A small public library in New Hampshire has recently become the backdrop of a conflict brewing between internet privacy advocates and law enforcement, as city officials and police have taken aim at a project providing privacy-protecting measures to public libraries.

The Kilton Public Library, located in Lebanon, New Hampshire, became the first library in the United States to offer a relay node for Tor, an anonymous internet browsing service.

“The library allowed Tor users around the world to bounce their Internet traffic through the library, thus masking users’ locations,” according to ProPublica.

The Concord Monitor reported that Kilton Library did not offer the Tor browser, but it was “was using a portion of its infrastructure to handle traffic for Tor.”

The introduction of the Tor relay node at Kilton Library, which was announced in late July, was part of a larger initiative launched by the Library Freedom Project (LFP). LFP, based in Boston, advocates for a “privacy-centric paradigm shift in libraries” by working with librarians across the United States and providing them with information about “surveillance threats, privacy rights and responsibilities, and digital tools to stop surveillance.”

One of these digital tools is the relay node, which allows Tor users to preserve their anonymity. LFP is striving to provide relays to libraries nationwide. Currently, there are about 1,000 Tor relay nodes around the world.

LFP’s Alison Macrina visited Kilton Library in the spring and offered a privacy training session. After receiving approval from the library board, she also assisted the library in establishing a Tor relay node.

A little more than a month passed before a special agent within a Department of Homeland Security office in Boston caught wind of LFP’s progress and relayed it to New Hampshire law enforcement. The information was then given to a sergeant at the Lebanon Police Department.

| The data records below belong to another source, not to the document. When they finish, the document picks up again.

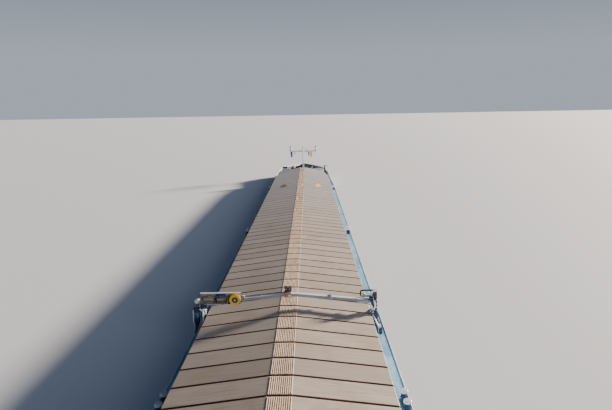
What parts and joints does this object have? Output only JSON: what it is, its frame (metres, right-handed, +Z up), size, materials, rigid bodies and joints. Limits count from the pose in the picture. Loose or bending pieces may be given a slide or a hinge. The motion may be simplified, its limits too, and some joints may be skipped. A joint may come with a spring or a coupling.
{
  "type": "river cargo barge, one-tenth scale model",
  "caption": "Self-propelled inland cargo barge at one tenth: flat-bottomed hull, gabled hatch covers over one hold, a travelling hatch crane, folding bow mast, lifting wheelhouse.",
  "frame": {"origin": "on the flat bottom, under the middle of the length and of the beam", "axes": "+X towards the bow, +Y to port, +Z up"},
  "size_m": [10.5, 0.95, 0.7593],
  "materials": {
    "hull_paint": "semi-gloss dark blue hull paint",
    "deck_blue": "matt light blue deck paint",
    "cover_aluminium": "weathered bare sheet",
    "white_paint": "gloss white paint",
    "grey_paint": "semi-gloss grey paint",
    "black_steel": "satin black paint",
    "yellow_paint": "gloss yellow paint",
    "bronze": "machined bronze",
    "engine_iron": "painted casting"
  },
  "bodies": {
    "hull": {"hull_bow": "hull_paint", "hull_stern": "hull_paint", "hold_floor": "hull_paint", "wing_tank_port": "hull_paint", "wing_tank_starboard": "hull_paint", "coaming_port": "deck_blue", "coaming_starboard": "deck_blue", "coaming_fore": "white_paint", "coaming_aft": "deck_blue", "gunwale_port": "white_paint", "gunwale_starboard": "white_paint", "bow_bulwark_port": "white_paint", "bow_bulwark_starboard": "white_paint", "windlass": "grey_paint", "fore_hatch": "white_paint", "mast_base": "white_paint", "anchor_port": "black_steel", "anchor_starboard": "black_steel", "deckhouse": "white_paint", "deckhouse_roof": "grey_paint", "column_guide": "grey_paint", "stern_bulwark": "white_paint", "stern_winch": "grey_paint", "stern_anchor": "black_steel", "flagstaff": "white_paint", "engine": "engine_iron", "nozzle": "hull_paint"},
    "fore_hatch_lid": {"fore_hatch_lid": "white_paint"},
    "mast": {"mast": "white_paint"},
    "crane_legs": {"crane_leg_port": "white_paint", "crane_leg_starboard": "white_paint"},
    "crane_beam": {"crane_beam": "grey_paint", "crane_control_box": "black_steel", "crane_power_pack": "grey_paint", "crane_guard": "black_steel"},
    "crane_reel": {"crane_reel": "yellow_paint"},
    "deckhouse_door": {"deckhouse_door": "deck_blue"},
    "wheelhouse": {"wheelhouse_walls": "white_paint", "wheelhouse_roof": "white_paint", "wheelhouse_column": "grey_paint", "wheelhouse_console": "grey_paint", "wheelhouse_chair": "black_steel"},
    "wheelhouse_door_port": {"wheelhouse_door_port": "white_paint"},
    "wheelhouse_door_starboard": {"wheelhouse_door_starboard": "white_paint"},
    "radar_scanner": {"radar_scanner": "white_paint"},
    "propeller": {"propeller": "bronze"},
    "rudder_port": {"rudder_port": "hull_paint"},
    "rudder_starboard": {"rudder_starboard": "hull_paint"},
    "hatch_covers_1": {"hatch_covers_1": "cover_aluminium"},
    "hatch_covers_2": {"hatch_covers_2": "cover_aluminium"},
    "hatch_covers_3": {"hatch_covers_3": "cover_aluminium"},
    "hatch_covers_4": {"hatch_covers_4": "cover_aluminium"},
    "hatch_covers_5": {"hatch_covers_5": "cover_aluminium"},
    "hatch_covers_6": {"hatch_covers_6": "cover_aluminium"},
    "hatch_covers_7": {"hatch_covers_7": "cover_aluminium"},
    "crane_wheel_port_aft": {"crane_wheel_port_aft": "black_steel"},
    "crane_wheel_port_fore": {"crane_wheel_port_fore": "black_steel"},
    "crane_wheel_starboard_aft": {"crane_wheel_starboard_aft": "black_steel"},
    "crane_wheel_starboard_fore": {"crane_wheel_starboard_fore": "black_steel"}
  },
  "joints": [
    {"name": "hatch_covers_1_lift", "type": "slide", "parent": "hull", "child": "hatch_covers_1", "axis": [0, 0, 1], "range_m": [0, 0.02]},
    {"name": "hatch_covers_2_lift", "type": "slide", "parent": "hull", "child": "hatch_covers_2", "axis": [0, 0, 1], "range_m": [0, 0.02]},
    {"name": "hatch_covers_3_lift", "type": "slide", "parent": "hull", "child": "hatch_covers_3", "axis": [0, 0, 1], "range_m": [0, 0.02]},
    {"name": "hatch_covers_4_lift", "type": "slide", "parent": "hull", "child": "hatch_covers_4", "axis": [0, 0, 1], "range_m": [0, 0.02]},
    {"name": "hatch_covers_5_lift", "type": "slide", "parent": "hull", "child": "hatch_covers_5", "axis": [0, 0, 1], "range_m": [0, 0.02]},
    {"name": "hatch_covers_6_lift", "type": "slide", "parent": "hull", "child": "hatch_covers_6", "axis": [0, 0, 1], "range_m": [0, 0.02]},
    {"name": "hatch_covers_7_lift", "type": "slide", "parent": "hull", "child": "hatch_covers_7", "axis": [0, 0, 1], "range_m": [0, 0.02]},
    {"name": "fore_hatch_lid_hinge", "type": "hinge", "parent": "hull", "child": "fore_hatch_lid", "pos_m": [4.142, 0, 0.3723], "axis": [0, -1, 0], "range_deg": [0, 100]},
    {"name": "mast_fold", "type": "hinge", "parent": "hull", "child": "mast", "pos_m": [5.02, 0, 0.395], "axis": [0, -1, 0], "range_deg": [0, 88]},
    {"name": "crane_travel", "type": "slide", "parent": "hull", "child": "crane_legs", "axis": [1, 0, 0], "range_m": [-1.11, 5.8]},
    {"name": "crane_hoist", "type": "slide", "parent": "crane_legs", "child": "crane_beam", "axis": [0, 0, 1], "range_m": [0, 0.06]},
    {"name": "crane_reel_spin", "type": "hinge", "parent": "crane_beam", "child": "crane_reel", "pos_m": [-2.53, 0.25, 0.51], "axis": [1, 0, 0], "continuous": true},
    {"name": "crane_wheel_port_aft_roll", "type": "hinge", "parent": "crane_legs", "child": "crane_wheel_port_aft", "pos_m": [-2.49, 0.412, 0.3323], "axis": [0, 1, 0], "continuous": true},
    {"name": "crane_wheel_port_fore_roll", "type": "hinge", "parent": "crane_legs", "child": "crane_wheel_port_fore", "pos_m": [-2.24, 0.412, 0.3323], "axis": [0, 1, 0], "continuous": true},
    {"name": "crane_wheel_starboard_aft_roll", "type": "hinge", "parent": "crane_legs", "child": "crane_wheel_starboard_aft", "pos_m": [-2.49, -0.412, 0.3323], "axis": [0, 1, 0], "continuous": true},
    {"name": "crane_wheel_starboard_fore_roll", "type": "hinge", "parent": "crane_legs", "child": "crane_wheel_starboard_fore", "pos_m": [-2.24, -0.412, 0.3323], "axis": [0, 1, 0], "continuous": true},
    {"name": "deckhouse_door_hinge", "type": "hinge", "parent": "hull", "child": "deckhouse_door", "pos_m": [-4.9055, -0.04, 0.4], "axis": [0, 0, -1], "range_deg": [0, 110]},
    {"name": "wheelhouse_lift", "type": "slide", "parent": "hull", "child": "wheelhouse", "axis": [0, 0, 1], "range_m": [0, 0.22]},
    {"name": "wheelhouse_door_port_hinge", "type": "hinge", "parent": "wheelhouse", "child": "wheelhouse_door_port", "pos_m": [-3.929, 0.19, 0.53], "axis": [0, 0, -1], "range_deg": [0, 100]},
    {"name": "wheelhouse_door_starboard_hinge", "type": "hinge", "parent": "wheelhouse", "child": "wheelhouse_door_starboard", "pos_m": [-3.929, -0.19, 0.53], "axis": [0, 0, 1], "range_deg": [0, 100]},
    {"name": "radar_scanner_spin", "type": "hinge", "parent": "wheelhouse", "child": "radar_scanner", "pos_m": [-3.96, 0, 0.74], "axis": [0, 0, 1], "continuous": true},
    {"name": "propeller_spin", "type": "hinge", "parent": "hull", "child": "propeller", "pos_m": [-4.77, 0, 0.1], "axis": [1, 0, 0], "continuous": true},
    {"name": "rudder_port_turn", "type": "hinge", "parent": "hull", "child": "rudder_port", "pos_m": [-4.96, 0.05, 0.1], "axis": [0, 0, 1], "range_deg": [-40, 40]},
    {"name": "rudder_starboard_turn", "type": "hinge", "parent": "hull", "child": "rudder_starboard", "pos_m": [-4.96, -0.05, 0.1], "axis": [0, 0, 1], "range_deg": [-40, 40]}
  ],
  "couplings": [
    {"joint": "rudder_starboard_turn", "follows": "rudder_port_turn", "ratio": 1}
  ]
}
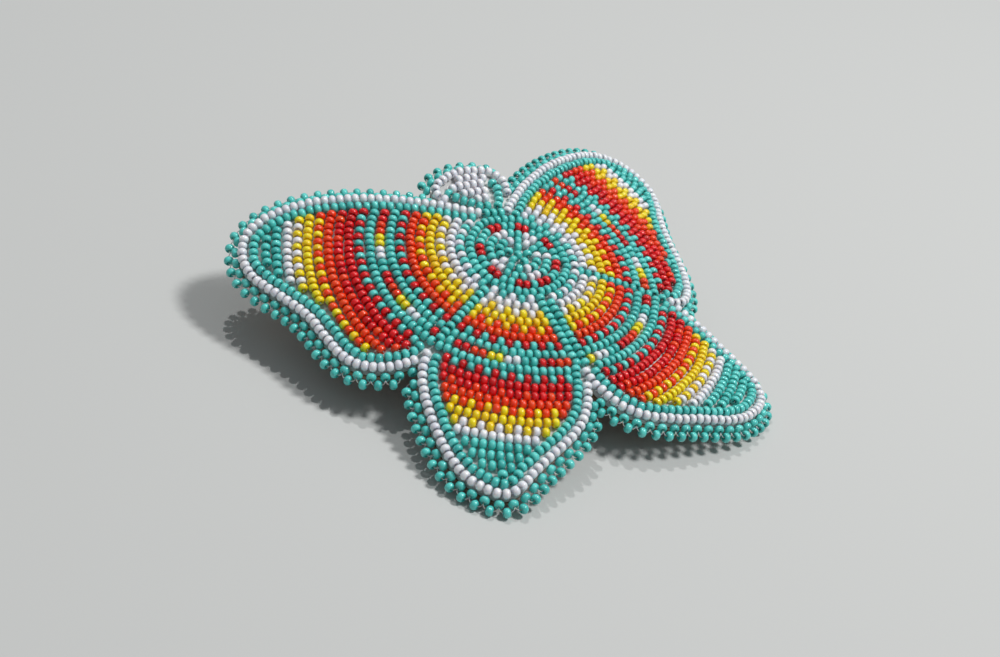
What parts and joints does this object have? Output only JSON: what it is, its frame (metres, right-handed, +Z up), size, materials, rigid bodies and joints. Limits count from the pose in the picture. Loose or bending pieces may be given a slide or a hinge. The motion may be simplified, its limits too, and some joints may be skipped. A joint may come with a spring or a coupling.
{
  "type": "beaded butterfly hair clip",
  "caption": "Flat-stitched glass-bead butterfly on felt and leather, gently arched, with a sprung snap clip sewn to its back for holding hair.",
  "frame": {"origin": "on the table, under the centre of the object's box", "axes": "+X across the wings to the butterfly's right-hand side in the view from above with the head up the page, +Y towards the head, +Z up from the table it stands on"},
  "size_m": [0.1088, 0.0862, 0.0272],
  "materials": {
    "teal_bead": "opaque glossy seed bead",
    "white_bead": "opaque chalk-white seed bead, soft gloss",
    "yellow_bead": "opaque glossy seed bead",
    "orange_bead": "opaque glossy seed bead",
    "red_bead": "opaque glossy seed bead",
    "felt": "stiff white beading felt",
    "card": "thin card between felt and leather",
    "suede": "tan suede, nap side out",
    "clip_steel": "nickel-plated pressed strip",
    "spring_steel": "tempered strip",
    "rivet_steel": "nickel-plated, hammered heads",
    "sewing_thread": "waxed white nylon beading thread"
  },
  "bodies": {
    "panel": {"antennae_beads": "teal_bead", "bow_rivet": "rivet_steel", "bow_spring": "spring_steel", "catch_plate": "clip_steel", "clip_bar": "clip_steel", "clip_stitches": "sewing_thread", "divider_beads": "teal_bead", "felt_ground": "felt", "head_edging": "teal_bead", "head_outline_row": "white_bead", "head_white_beads": "white_bead", "hinge_pin": "rivet_steel", "leather_backing": "suede", "lower_left_edging": "teal_bead", "lower_left_inner_row": "teal_bead", "lower_left_orange_beads": "orange_bead", "lower_left_outline_row": "white_bead", "lower_left_red_beads": "red_bead", "lower_left_teal_beads": "teal_bead", "lower_left_white_beads": "white_bead", "lower_left_yellow_beads": "yellow_bead", "lower_right_edging": "teal_bead", "lower_right_inner_row": "teal_bead", "lower_right_orange_beads": "orange_bead", "lower_right_outline_row": "white_bead", "lower_right_red_beads": "red_bead", "lower_right_teal_beads": "teal_bead", "lower_right_white_beads": "white_bead", "lower_right_yellow_beads": "yellow_bead", "neck_beads": "teal_bead", "rosette_red_beads": "red_bead", "rosette_teal_beads": "teal_bead", "rosette_white_beads": "white_bead", "stiffener": "card", "upper_left_edging": "teal_bead", "upper_left_inner_row": "teal_bead", "upper_left_orange_beads": "orange_bead", "upper_left_outline_row": "white_bead", "upper_left_red_beads": "red_bead", "upper_left_teal_beads": "teal_bead", "upper_left_white_beads": "white_bead", "upper_left_yellow_beads": "yellow_bead", "upper_right_edging": "teal_bead", "upper_right_inner_row": "teal_bead", "upper_right_orange_beads": "orange_bead", "upper_right_outline_row": "white_bead", "upper_right_red_beads": "red_bead", "upper_right_teal_beads": "teal_bead", "upper_right_white_beads": "white_bead", "upper_right_yellow_beads": "yellow_bead"},
    "clasp_arm": {"clasp_arm": "clip_steel"},
    "catch_front": {"catch_leg_front": "clip_steel"},
    "catch_back": {"catch_leg_back": "clip_steel"}
  },
  "joints": [
    {"name": "clasp_hinge", "type": "hinge", "parent": "panel", "child": "clasp_arm", "pos_m": [-0.03556, 0.01743, 0.00394], "axis": [0, 0.9683, 0.2497], "range_deg": [0, 65]},
    {"name": "pinch_front", "type": "hinge", "parent": "panel", "child": "catch_front", "pos_m": [0.03413, 0.0139, 0.01181], "axis": [0.9645, 0.066, -0.2559], "range_deg": [0, 6], "stiffness_Nm_per_rad": 0.002},
    {"name": "pinch_back", "type": "hinge", "parent": "panel", "child": "catch_back", "pos_m": [0.03413, 0.01671, 0.01254], "axis": [0.9645, 0.066, -0.2559], "range_deg": [-6, 0], "stiffness_Nm_per_rad": 0.002}
  ],
  "couplings": [
    {"joint": "pinch_back", "follows": "pinch_front", "ratio": -1}
  ]
}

According to ProPublica, DHS spokesman Shawn Neudauer said the DHS agent was offering “visibility/situational awareness” to the proper authorities.

A meeting occured soon after the DHS alert, and police and city officials discussed the possibility that Tor could be abused by criminals.

Lebanon Police Lt. Matthew Isham, expressing worry over Kilton’s new Tor service, said that “for all the good that a Tor may allow as far as speech, there is also the criminal side that would take advantage of that as well,” and “we felt we needed to make the city aware of it.”

Lebanon Deputy City Manager Paula Maville echoed Isham’s concerns and said that Tor’s potential association with criminal operations resulted in “concern from a public relations perspective and we wanted to get those concerns on the table.”

Following the meeting, the library agreed to put Kilton’s the project on hold. “We really weren’t anticipating that there would be any controversy at all,” said Lebanon Public Libraries director Sean Fleming.

“Tor’s hidden services let users publish web sites and other services without needing to reveal the location of the site. Individuals also use Tor for socially sensitive communication: chat rooms and web forums for rape and abuse survivors, or people with illnesses. Journalists use Tor to communicate more safely with whistleblowers and dissidents. Non-governmental organizations (NGOs) use Tor to allow their workers to connect to their home website while they’re in a foreign country, without notifying everybody nearby that they’re working with that organization,” explains Tor Project’s overview of the service.

The decision to pause the relay node precedes a scheduled Sept. 15 meeting, where the library board of trustees will vote on whether or not to continue the service. Local activists have organized a rally, scheduled before the meeting, to show support for Kilton Library’s staff and to call attention to the issue of internet privacy and preserving free speech online.